A Phone Carrier simply is a company which makes it possible for you to do with your cell phone, all of the above capabilities I have listed and much more. Many of them even sell phones, although that is not part of their traditional role, which is to provide the connectivity services between phones which allow Phone A to talk to Phone B and vice versa. These days, they provide internet services and many other services as well. They are your Vodafonees, Expressos, Airtels, MTNs, GLOs, TIGOs, to mention a few. Six cell phone companies in an estimated population of 25 million may sound like overcrowding; especially, if you eliminate the kids and very old and extreme technophobes, and then add claims like the one by MTN – that it has over 10 million subscribers – the space is pretty junked up. Of course the penchant of some Ghanaians to own THREE cellphones which they claim is for connectivity reasons triples the market space for the phone carriers. In this melée, there are bound to be some underhand dealings – stealing. Period.
For example, previously, if you bought a data bundle from your phone carrier for internet purposes and it run out, you were simply disconnected. You could not browse the internet till you purchased another bundle. These days, you buy the bundle and when it runs out, you find your connection is on for about a minute or two and still you cannot browse. It is when you buy your new package and attempt to bundle that you find the shocker – you cannot bundle because your purchase is insufficient for the bundle you purchased. For the few seconds that you were struggling to bundle and the Phone Carrier claims they didn’t disconnect you when your bundle finished, they charged you an above-market-rate, more like if you have no money in your bank account and you overdraw your account by ONE PESEWA, the bank processes your transaction but turns around and charges you TEN CEDIS for the ONE PESEWA. For an extra 2 minutes and 39 seconds when your 500 GIG of data runs out, your internet service at Vodafonee for instance will cost you a little over GH¢11.00. For a GH¢15 bundle for 750 MEG of data for your Airtel Modem, you cannot rebundle and browse the internet because apparently as soon as you load your money, Airtel steals Two (2) pesewas. Every customer I have interviewed about this says it is 2 PESEWAS. This is NOT coincidence; this is planned, deliberate stealing.
Now 2 pesewas by itself may not be much, but in the general scheme of the economies of scale and relative prices, if MTN is able to steal 2 pesewas from half of its 10 million customers nationwide (assuming that half of its customers use USB modem devices to connect to the internet), this comes to ONE HUNDRED THOUSAND GHANA CEDIS. Assuming on average a 750 MEG bundle lasts for two weeks, and that customers regularly rebundle every two weeks, that means MTN rakes in GH¢200,000.00 every month. In a year, they rake in GH¢2.4 Million, for what? For doing nothing. Just plain old stealing. If you or I stole GH¢2.4 Million where do you think we will end up?

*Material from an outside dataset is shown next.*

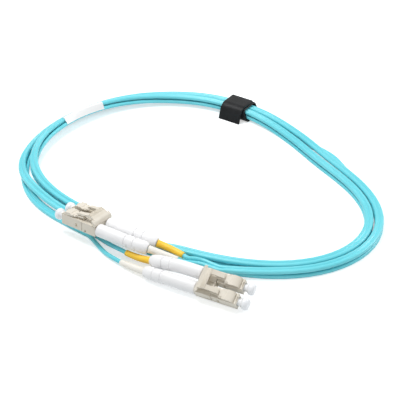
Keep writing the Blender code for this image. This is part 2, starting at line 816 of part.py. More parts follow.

All the phone carriers are doing it, in one form or the other.
In the Vodafone example and using the MTN customer number of 5 million used in the previous example, if one were charged GH¢11.50 for the extra 2 minutes 39 seconds that Vodafone allows a customer to stay connected, this comes to FIFTY-SEVEN MILLION, FIVE HUNDRED THOUSAND GHANA CEDIS MONTHLY. Yes, you read right GH¢57,500,000.00! And this is a very conservative estimate. These phone companies are preying on our collective ignorance and simple-mindedness to steal from us, especially, the fact that anyone trying to assert their consumer rights is very quickly branded “too known” by the same people who stand to benefit from such assertion of consumer rights. And by the time we know it, Vodafone and company would be rich enough to pack their bags and high-tail out of this country, leaving Ghana Telecom an even skeletal copy of its previous self. So instead of just thinking about a “mere” 2 pesewas or ¢11.50, we need to think about RELATIVE PRICES/VALUES and ECONOMIES OF SCALE. Once you get that concept and reality right, you will realize the aggregation implications and no longer take kindly to the daylight robbery these phone companies are subjecting all of us to.
Is your phone carrier stealing from you? You bet, but they are doing it in such small amounts you may not know it. I will return to this subject again as investigations continue.